The advance-to-deposit ratio (ADR) stood at 80.4 per cent at the end of 2023, significantly below the regulatory limit of 87 percent set for conventional banks.
Regarding the recent bank-merger initiative of the BB, the World Bank says the guidelines on mergers and acquisitions will need to be developed based on international best practices and provide alternative merger mechanisms for banks to choose from depending on the status of the banks/non-bank financial institutions deciding to merge.
It suggests that bank mergers should require an evaluation of internal systems, branch networks, staffing levels, adequacy of management arrangements, impacts on banks' cross-border business and international risk ratings.
Given the high prevalence of NPLs and undercapitalized banks, additional tools will likely be required to address vulnerabilities, including strengthening corporate governance, and introducing stronger financial-safety nets such as modern least-cost-resolution tools for insolvent banks, and stronger deposit insurance.
On the foreign-exchange reserves, the WB says the crawling-peg mechanism of the central bank would need to be a market-clearing exchange-rate mechanism that reduces the gap between the formal and informal exchange rates.
"This (market-clearing exchange-rate mechanism) would help rebuild external buffers by attracting remittances through formal channels, making informal channels less attractive, and reducing the financial-account deficit by expanding trade credit and other forms of external financing."
The Bank thinks the reform would also help ensure sufficient foreign-exchange liquidity, essential for fulfilling debt service and other external-payment commitments.
Implementing a sustainable exchange-rate policy is the key to stemming the significant depletion of foreign-exchange reserves and restoring market confidence.
Further delving into the situation of banking sector, the WB noticed that the gross NPL ratio stood higher at 9.0 per cent in December 2023 in a climb from 8.2 per cent a year before.
"The actual magnitude of the NPL problem is likely to be significantly higher due to the legacy of regulatory forbearance. Capital adequacy of the banking system stood at just 11.1 per cent in September 2023, with at least a dozen banks severely undercapitalized for years despite capital injections."
"Inadequate bank capital is a significant factor constraining private credit and investment," the development financier observes in its assessment report.
Continued regulatory forbearance and weak credit-risk assessment systems hamper the productive allocation of credits, thereby risking further deterioration in bank asset quality.
And impaired bank balance sheets also prevent effective transmission of monetary policy as the incentives for weak banks to conduct intermediation in response to market signals remain limited.
Implementation of the PCA framework and modern resolution and crisis-management frameworks to identify the magnitude of the NPL problem and expedite its resolution are needed to reduce risks of financial instability and strengthen monetary-policy transmission, the WB suggests in a gamut of dos for straightening banking and financial sector of Bangladesh.

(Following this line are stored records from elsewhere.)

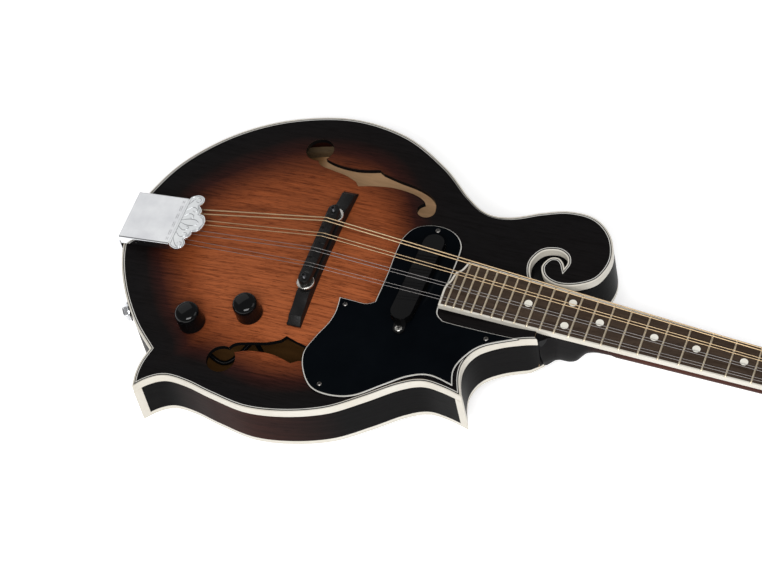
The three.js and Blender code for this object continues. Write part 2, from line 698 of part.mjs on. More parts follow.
// ---------------------------------------------------------------- pickguard and pickup
const PICKGUARD_LIFT = 0.3;
const PICKGUARD_THICKNESS = 2.2;
const pickguardRuns = [
  [[-98, -27], [-103, -30.5], [-112, -31], [-124, -31.5]],
  [[-124, -31.5], [-123, -42], [-124.5, -51], [-130, -64], [-133.3, -77], [-129, -90.5],
    [-119, -101.5], [-104, -104], [-88, -100], [-71, -87], [-57, -76.5], [-43, -72], [-25, -76]],
  [[-25, -76], [-28.2, -64], [-25, -52.5], [-15.5, -40], [7, -28.5]],
  [[7, -28.5], [-45, -28.5], [-52.5, -26], [-54.5, -19]],
  [[-54.5, -19], [-54.5, 24], [-57, 37], [-66, 45], [-79, 46.5], [-91, 41.5], [-97, 31], [-98, 18],
    [-97.3, -5], [-98, -27]],
];
const PICKUP = { x: -74.8, y: -2, turn: degrees(-3), length: 74, width: 15.2, top: 12.4 };

function racetrack(length, width) {
  const radius = width / 2;
  const track = new THREE.Shape();
  track.absarc(0, length / 2 - radius, radius, 0, Math.PI);
  track.absarc(0, -length / 2 + radius, radius, Math.PI, 2 * Math.PI);
  return track.getPoints(6);
}

function buildPickguard() {
  const outline = joinRuns(pickguardRuns.map((run) => smoothRun(run, 13)));
  const place = (geometry) => geometry.rotateZ(PICKUP.turn).translate(PICKUP.x, PICKUP.y, 0);
  const lift = PICKGUARD_LIFT + PICKGUARD_THICKNESS;
  const pickupHole = place(prismGeometry(racetrack(PICKUP.length + 0.8, PICKUP.width + 0.8), -5, 25));
  const guard = solidOf(dome(TOP_ARCH, lift, { thickness: PICKGUARD_THICKNESS }))
    .intersect(prism(outline, -10, 30))
    .subtract(solidOf(pickupHole));
  add('pickguard', guard, FINISH.plastic());
  const block = place(prismGeometry(racetrack(PICKUP.length, PICKUP.width), -2, PICKUP.top));
  add('pickup', solidOf(block)
    .subtract(solidOf(dome(TOP_ARCH, GAP, { floor: -30 }))), FINISH.plastic());
}

// ---------------------------------------------------------------- controls
function buildControls() {
  const knob = [
    [0, 13.5], [3.4, 13.5], [3.4, 1.4], [9.6, 1.4], [9.4, 13], [8.6, 16.4], [6.4, 17.8], [0, 18.4],
  ];
  const pot = [
    [0, -15.5], [8, -15.5], [8, -6.2], [3, -6.2], [3, 12.8], [0, 12.8],
  ];
  for (const [label, place] of Object.entries(KNOBS)) {
    standOnTop(add(`${label}_knob`, turned(knob, 20), FINISH.plastic()), place);
    standOnTop(add(`${label}_pot`, turned(pot, 12), FINISH.nickel()), place);
  }
}

// ---------------------------------------------------------------- bridge
const STUD_BOTTOM = BASE_TOP - 4;
const STUD_TOP = SADDLE_SHOULDER + 2.2;
const crestShift = [-1.4, 0.7, -1.2, 0.9];

function buildBridge() {
  const half = [[0, BASE_TOP], [37, BASE_TOP], [44, 13.6], [52.5, 12], [58.5, 7.2], [58.5, 0]];
  const profile = [
    ...half.slice(1), ...half.slice(1).map(([y, z]) => [-y, z]).reverse(),
  ];
  const blank = prismGeometry(points2(profile), -5, 5).rotateX(Math.PI / 2).rotateZ(Math.PI / 2)
    .translate(BRIDGE_X, 0, 0);
  let base = solidOf(blank).subtract(solidOf(dome(TOP_ARCH, GAP, { floor: -30 })));
  let saddle = prism(racetrack(STUD_SPACING + 9.4, 8.6), SADDLE_BOTTOM, SADDLE_SHOULDER);
  crestShift.forEach((shift, course) => {
    const y = 19.5 - 13 * course;
    saddle = saddle.add(box([shift - 2, y - 6.5, SADDLE_SHOULDER - 1], [shift + 2, y + 6.5, SADDLE_CREST]));
  });
  for (const [label, side] of [['bass', 1], ['treble', -1]]) {
    const y = side * STUD_SPACING / 2;
    const hole = rodGeometry(STUD_RADIUS + 0.35, STUD_BOTTOM - GAP, 40, 10);
    base = base.subtract(solidOf(hole.clone().translate(BRIDGE_X, y, 0)));
    saddle = saddle.subtract(solidOf(hole.clone().translate(0, y, 0)));
    const stud = add(`bridge_stud_${label}`, rodGeometry(STUD_RADIUS, STUD_BOTTOM, STUD_TOP, 10),
      FINISH.nickel());
    stud.position.set(BRIDGE_X, y, 0);
    const bore = STUD_RADIUS + 0.35;
    const wheelTop = WHEEL_BOTTOM + WHEEL_THICKNESS;
    const wheel = add(`thumbwheel_${label}`, turned([
      [bore, WHEEL_BOTTOM], [WHEEL_RADIUS, WHEEL_BOTTOM], [WHEEL_RADIUS, wheelTop], [bore, wheelTop],
      [bore, WHEEL_BOTTOM],
    ], 16), FINISH.nickel());
    wheel.position.set(BRIDGE_X, y, 0);
  }
  add('bridge_base', base, FINISH.ebony());
  add('bridge_saddle', saddle, FINISH.ebony()).position.x = BRIDGE_X;
}

// ---------------------------------------------------------------- tailpiece
const HOOK_SPACING = 4;
const HOOK_X = -268;
const STRING_AT_HOOK = 10;
const BASE_PLATE_TOP = 4.4;
const coverFront = [
  [[-254.6, 20.5], [-253, 22.4], [-248.3, 24], [-244, 22.2], [-243, 18.2], [-245.1, 15]],
  [[-245.1, 15], [-242.6, 12.6], [-241.4, 10], [-242, 8]],
  [[-242, 8], [-238.2, 7], [-235.8, 3.5], [-235.2, 0]],
];

function stringY(course) {
  return (3.5 - course) * HOOK_SPACING;
}

function buildTailpiece() {
  const plateUnder = BASE_PLATE_TOP - 1.2;
  let base = box([TAIL_X - 1.2, -17, plateUnder], [-262, 17, BASE_PLATE_TOP])
    .add(box([TAIL_X - 1.2, -17, -33], [TAIL_X, 17, BASE_PLATE_TOP]));
  for (let i = 0; i < 8; i++) {
    const y = stringY(i);
    base = base.add(box([HOOK_X - 3.2, y - 0.8, plateUnder], [HOOK_X - 1.8, y + 0.8, STRING_AT_HOOK + 1.5]));
  }
  add('tailpiece_base', base, FINISH.chrome());

  const front = joinRuns(coverFront.map((run) => smoothRun(run, 5)));
  const half = [new THREE.Vector2(COVER_BACK, COVER_HALF_WIDTH), ...front];
  const mirrored = half.map((point) => new THREE.Vector2(point.x, -point.y)).reverse();
  const outline = [...half, new THREE.Vector2(-235.2, 0), ...mirrored];
  let cover = prism(outline, COVER_TOP - COVER_THICKNESS, COVER_TOP);
  for (const side of [1, -1]) {
    const edge = side * COVER_HALF_WIDTH;
    const inner = side * (COVER_HALF_WIDTH - COVER_THICKNESS);
    cover = cover.add(box([COVER_BACK, Math.min(edge, inner), COVER_TOP - 7.5],
      [-258.5, Math.max(edge, inner), COVER_TOP]));
  }
  // The cover rises towards the bridge, and turns about its back edge.
  cover = cover.translate([-COVER_BACK, 0, -COVER_TOP]).rotate([0, -COVER_SLOPE, 0])
    .translate([COVER_BACK, 0, COVER_TOP]);
  add('tailpiece_cover', cover, FINISH.chrome());
}

// ---------------------------------------------------------------- strings
// A path of straight legs. Its samples fall on the corners, so each leg is one step.
class StraightLegs extends THREE.Curve {
  constructor(corners) {
    super();
    this.corners = corners;
  }

  getPoint(t, target = new THREE.Vector3()) {
    const legs = this.corners.length - 1;
    const leg = Math.min(Math.floor(t * legs), legs - 1);
    return target.lerpVectors(this.corners[leg], this.corners[leg + 1], t * legs - leg);
  }

  getSpacedPoints(divisions) {
    return this.getPoints(divisions);
  }
}

const STRINGS = [
  { name: 'string_g1', radius: 0.51, post: 0, side: 1 },
  { name: 'string_g2', radius: 0.51, post: 1, side: 1 },
  { name: 'string_d1', radius: 0.33, post: 2, side: 1 },
  { name: 'string_d2', radius: 0.33, post: 3, side: 1 },
  { name: 'string_a1', radius: 0.2, post: 3, side: -1 },
  { name: 'string_a2', radius: 0.2, post: 2, side: -1 },
  { name: 'string_e1', radius: 0.15, post: 1, side: -1 },
  { name: 'string_e2', radius: 0.15, post: 0, side: -1 },
];
const COIL_HEIGHT = 5;

function buildStrings() {
  STRINGS.forEach((string, i) => {
    const course = Math.floor(i / 2);
    const within = i % 2 === 0 ? 0.5 : -0.5;
    const lift = GAP + string.radius;
    const saddleY = 19.5 - 13 * course + within * 2.7;
    const nutY = 10.8 - 7.2 * course + within * 1.9;
    const postX = POST_X[string.post];
    const postY = string.side * (POST_Y - POST_RADIUS - GAP - string.radius);
    const end = new THREE.Vector3(postX, postY, COIL_HEIGHT).applyMatrix4(headToBody);
    const nut = new THREE.Vector3(GAP + NUT_LENGTH * 0.4, nutY, NUT_TOP + lift).applyMatrix4(neckToBody);
    const path = new StraightLegs([
      new THREE.Vector3(HOOK_X, stringY(i), STRING_AT_HOOK),
      new THREE.Vector3(BRIDGE_X + crestShift[course], saddleY, SADDLE_CREST + lift),
      nut,
      end,
    ]);
    const section = new THREE.EllipseCurve(0, 0, string.radius, string.radius, 0, 2 * Math.PI);
    const shape = new THREE.Shape(section.getPoints(6).slice(0, -1));
    const geometry = new THREE.ExtrudeGeometry(shape, { extrudePath: path, steps: 3 });
    add(string.name, solidOf(geometry), i < 4 ? FINISH.bronze() : FINISH.steel());
  });
}

buildShell();
buildJack();
buildNeck();
buildBoard();
buildHeadFittings();
buildTuners();
buildPickguard();
buildControls();
buildBridge();
buildTailpiece();
buildStrings();

export default mandolin;
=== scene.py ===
"""Looks of the mandolin: fine surfaces, materials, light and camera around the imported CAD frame.

Shapes are worked out in millimetres in the instrument frame (z = 0 is the top's outer edge, x = 0 is
under the fifteenth fret, +X to the headstock, +Y to the bass side), then placed in the row frame.
"""
import json
import math

import bpy
import numpy as np
from mathutils import Matrix, Vector
from mathutils.geometry import delaunay_2d_cdt


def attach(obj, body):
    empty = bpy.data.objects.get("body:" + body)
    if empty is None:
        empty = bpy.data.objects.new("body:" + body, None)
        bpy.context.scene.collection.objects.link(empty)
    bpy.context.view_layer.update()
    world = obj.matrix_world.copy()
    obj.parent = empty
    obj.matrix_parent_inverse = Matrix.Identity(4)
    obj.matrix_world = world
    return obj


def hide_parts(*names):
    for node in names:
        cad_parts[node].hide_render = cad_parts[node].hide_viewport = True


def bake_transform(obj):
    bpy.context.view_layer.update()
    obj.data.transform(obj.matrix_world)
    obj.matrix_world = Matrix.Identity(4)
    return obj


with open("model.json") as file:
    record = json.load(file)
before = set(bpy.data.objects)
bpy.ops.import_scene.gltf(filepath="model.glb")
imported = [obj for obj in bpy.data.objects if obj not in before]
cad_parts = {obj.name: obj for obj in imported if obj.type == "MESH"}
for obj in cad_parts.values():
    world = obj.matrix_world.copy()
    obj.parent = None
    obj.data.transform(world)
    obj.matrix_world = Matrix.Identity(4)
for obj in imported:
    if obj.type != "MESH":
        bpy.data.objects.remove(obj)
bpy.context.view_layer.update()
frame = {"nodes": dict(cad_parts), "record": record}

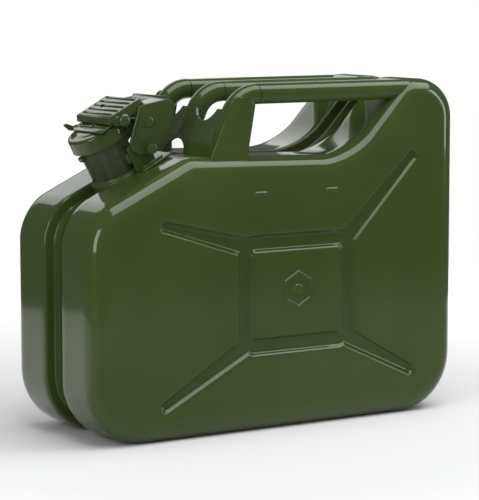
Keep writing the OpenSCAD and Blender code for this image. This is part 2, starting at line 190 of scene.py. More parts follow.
def nitrile(name):
    """Matt black seal rubber with a dusty bloom."""
    made, tree, skin, place = blank(name)
    bloom = noise(tree, place, 160.0, 4.0)
    tree.links.new(mixed(tree, spread(tree, bloom, 0.35, 0.75), (0.012, 0.012, 0.012),
                         (0.04, 0.04, 0.038)), skin.inputs["Base Color"])
    tree.links.new(spread(tree, bloom, 0.3, 0.7, 0.55, 0.8), skin.inputs["Roughness"])
    tree.links.new(bumped(tree, noise(tree, place, 1100.0, 2.0), 0.2, 0.0004),
                   skin.inputs["Normal"])
    return made


OLIVE = (0.036, 0.060, 0.012)
OLIVE_LIGHT = (0.043, 0.070, 0.015)
body_paint = enamel("can_enamel", OLIVE, OLIVE_LIGHT, 0.13, 0.19, peel=0.015, coat=0.7)
closure_paint = enamel("closure_enamel", (0.033, 0.054, 0.013), (0.042, 0.065, 0.017),
                       0.13, 0.22, peel=0.04, wear=0.15, coat=0.7)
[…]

The update cautions that delays in exchange-rate reforms can result in continued depletion of international reserves to critically low levels.
"Failure to make timely adjustments could result in the persistence of arbitrage opportunities and reduced foreign currency inflows through official channels, thereby perpetuating import restrictions and input shortages."
Inadequate supply of natural gas during the peak season and inability to import sufficient LNG due to foreign-exchange shortages can disrupt industrial production and investment.
In the near-term outlook, risks and priorities, the WB says the Bangladesh economy is expected to remain stressed with higher inflationary pressure, poor asset quality and weak capital base of the banking system.
The fiscal deficit will remain moderate, but fiscal space to undertake productive expenditures will increase only gradually, the WB forecasts.
It suggests a set of structural reforms including creation of an efficient resolution framework for reducing NPLs, and bolstering domestic revenue generation.
In its assessment update on the region, the WB has made upward economic-growth forecast for South Asia by 0.4 percentage points to 6.0 per cent in the current FY2024.
The next FY2025 has also been shaped in better picture with a 6.1-percent GDP growth for the SA region.
"The growth forecast has been upgraded as the Indian economy will be doing well," says the WB update about the growth hiker at regional level.
When his attention was drawn to a recent statement by Finance Minister Abul Hassan Mahmud Ali on Bangladesh's better economic positioning, the WB country chief, Mr Seck, said: "It is your choice as to whether you will express a half glass of water as ' half is empty or half is full'".
The finance minister at a pre-budget discussion with a delegation of the Economic Reporters Forum (ERF) said concern about the country's economic condition "is now all over".